We moored for the night on the lock lay-by below Molesey lock, as there was a delivery of 30 bags via John’s car to a house about half a mile away. Then it was time to visit The Albion to eat. This is my fave pub in the area when I moor here. Always a good selection of beers and good value food, so it is always busy.
It was Ash Island day – which takes up most of the day to unload. Several of the islanders come out to help in their vested interest, so it is usually a very sociable occasion. The boats are moored up on the slipway, so a lot of bags have to be shifted from the stern end to unload close to the bow. Very hard work, so I do whatever I can manage without straining myself. We ended the drop with a visit to the houseboat just above the weir, where we were finally entertained on the sundeck above.

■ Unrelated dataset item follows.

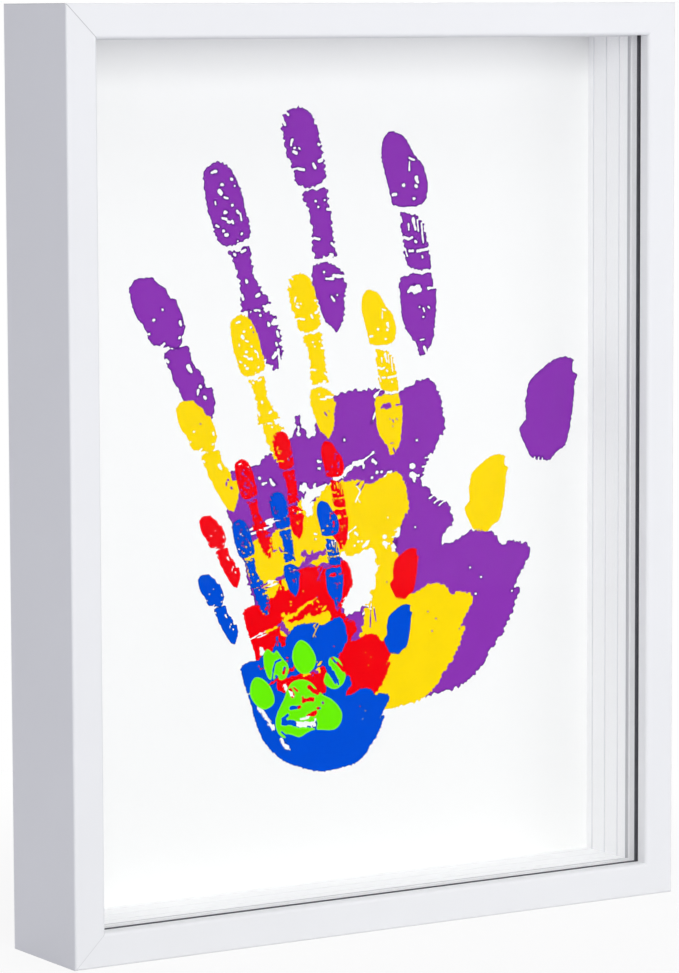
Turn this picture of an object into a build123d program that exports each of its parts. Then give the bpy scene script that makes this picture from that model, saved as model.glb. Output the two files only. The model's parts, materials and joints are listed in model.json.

Barry aimed to stop for the night at The Weir, though I was doubtful whether there would be a mooring space. Fortunately, it was unoccupied and we had a pleasant evening in the pub.
Beer at The Weir.
Ian, Katina, Barry, Ray.
My bags were packed the following morning before we even moved off, as I was due to jump ship just below Shepperton Lock along with Ian, who had a job interview in London the following day. The plan was to take our bags to Thames Lock on the Wey Navigation, leave them in the office and walk a mile and a half to my car, before returning to collect the bags and then take Ian to the station. As luck would have it, there was a boat in the lock, ready to sail off in the same direction and even better luck followed as I knew who owned it. Ken Mullins, whom I talked to at Brentford, was in the office and recognised me, so we blagged a lift to The Pelican on the 40 year old boat that he built in his back garden.
So, it was another eventful and enjoyable trip on the loaded boats, with a very compatible crew, working well as a team – brilliant!